- Slive in 2008
- Born: July 26, 1940 Utica, New York, U.S.
- Died: May 16, 2018 (aged 77) Birmingham, Alabama, U.S.
- Education: B.A., Dartmouth College, 1962 J.D., Virginia, 1965 LL.M., Georgetown, 1966
- Occupation: Commissioner
- Years active: 2002–2015
- Employer: Southeastern Conference

= Michael Slive =

American college athletic director, college athletic conference commissioner, attorney

Michael Lawrence Slive (July 26, 1940 – May 16, 2018) was an American attorney and college sports executive. Slive was the commissioner of the Southeastern Conference (SEC), a college athletics association, from 2002 until 2015.

==Early life and education==
Slive was born on July 26, 1940 in Utica, New York. His father Sol Slive owned a meat market and hoped for Mike to become a doctor. Slive was the quarterback of Utica Free Academy's high school football team, and became the first person in his family to attend college, when he enrolled in Dartmouth College as a premed and played college football. However, he soon switched from football to lacrosse, and from medicine to law. While at Dartmouth, he was president of Alpha Theta fraternity. He worked as a unionized meat cutter to pay for his tuition.
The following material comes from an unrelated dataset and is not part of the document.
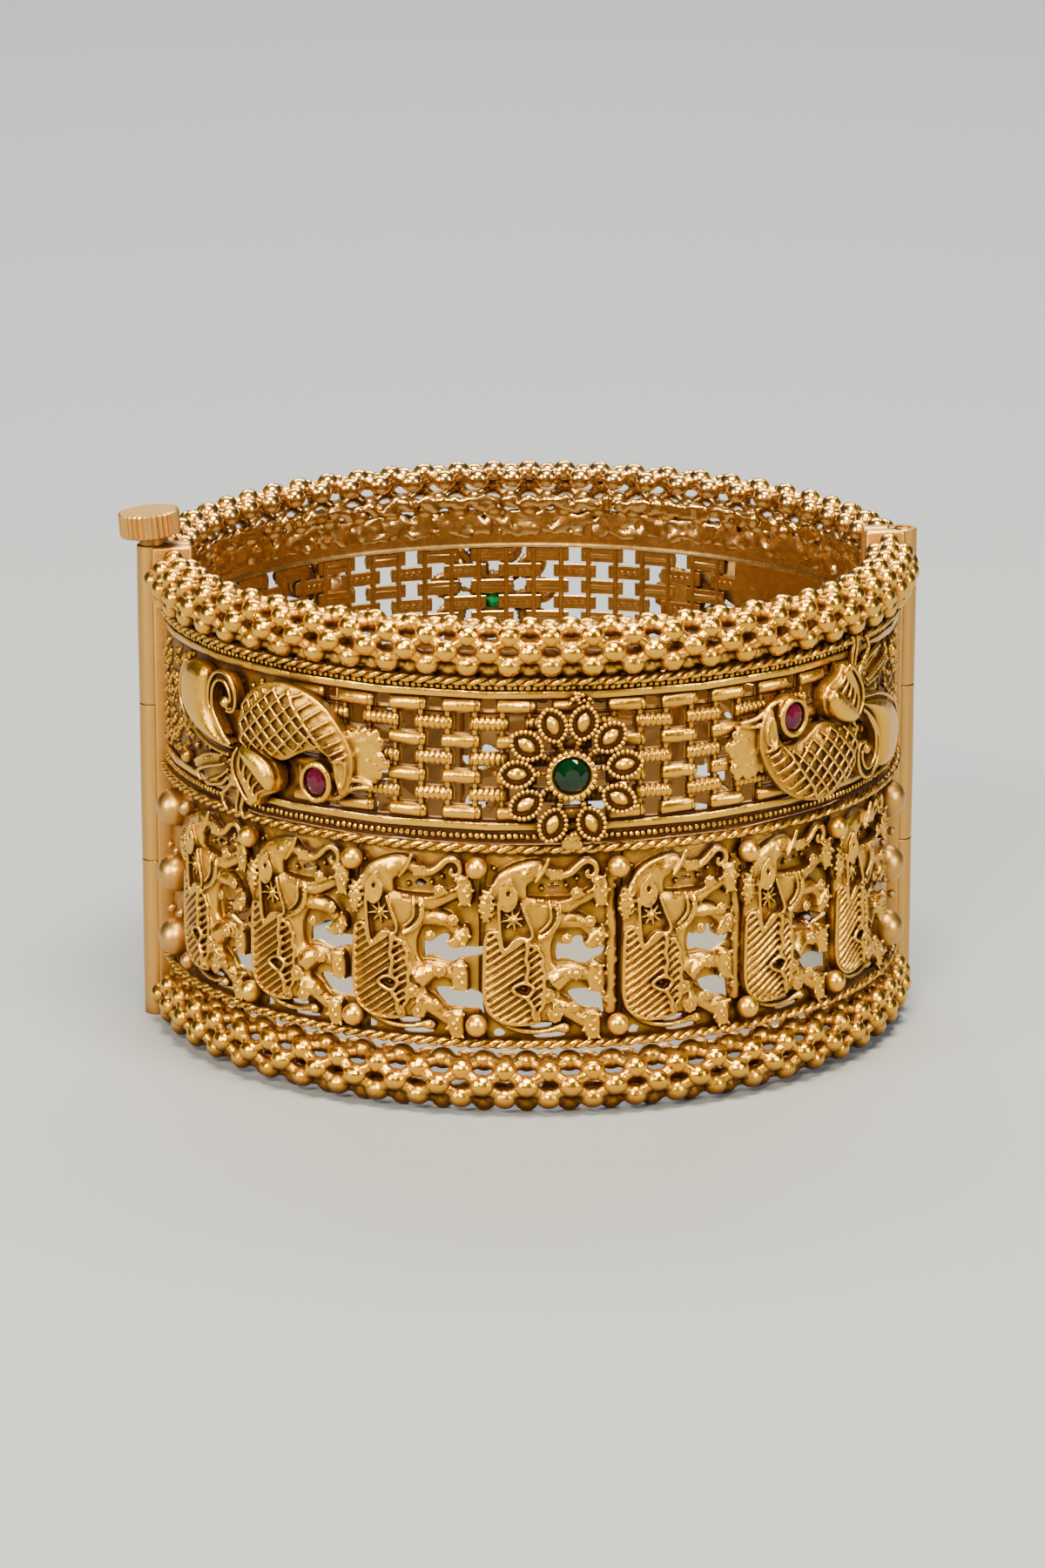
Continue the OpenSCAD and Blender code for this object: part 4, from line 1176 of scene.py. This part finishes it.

He graduated from Dartmouth College with a Bachelor of Arts degree in 1962. He earned a J.D. from the University of Virginia School of Law in 1965 and an LL.M. from the Georgetown University Law Center in 1966.

==Career==
Slive began his career in 1969 as assistant director of athletics at Dartmouth College. Slive became the seventh commissioner of the SEC on July 1, 2002. He was the first commissioner of Conference USA from 1995 to 2002, and the first commissioner of the Great Midwest Conference upon its founding in 1991.

Early in his life, he practiced law in New Hampshire, serving as judge of the Hanover District Court from 1972 to 1977, and was a partner in a Chicago law firm. He was assistant director of athletics at Dartmouth College, assistant executive director of the Pacific-10 Conference, and director of athletics at Cornell University from 1981 to 1983. In 1990, he became senior partner and founder of the Mike Slive-Mike Glazier Sports Group, a legal practice specializing in representing colleges and universities in athletics-related matters.

As part of his role as the SEC Commissioner, he served as the coordinator of the Bowl Championship Series for the 2006 and 2007 regular seasons. He was a member of the NCAA Division I Men's Basketball Committee through September 2009 and served as the chairman of the committee for the 2008–09 academic year. He retired as commissioner effective July 31, 2015.

He chaired the NCAA Infractions Appeals Committee and the National Letter of Intent Steering Committee.

In 2009, Slive was inducted into the Greater Utica Sports Hall of Fame.

==Death==
In his later years, Slive was diagnosed with prostate cancer. Before his death, he co-founded the Mike Slive Foundation for Prostate Cancer Research. He died on May 16, 2018, age 77, in Birmingham, Alabama. He is survived by his wife of 49 years, Liz, and their daughter, Anna.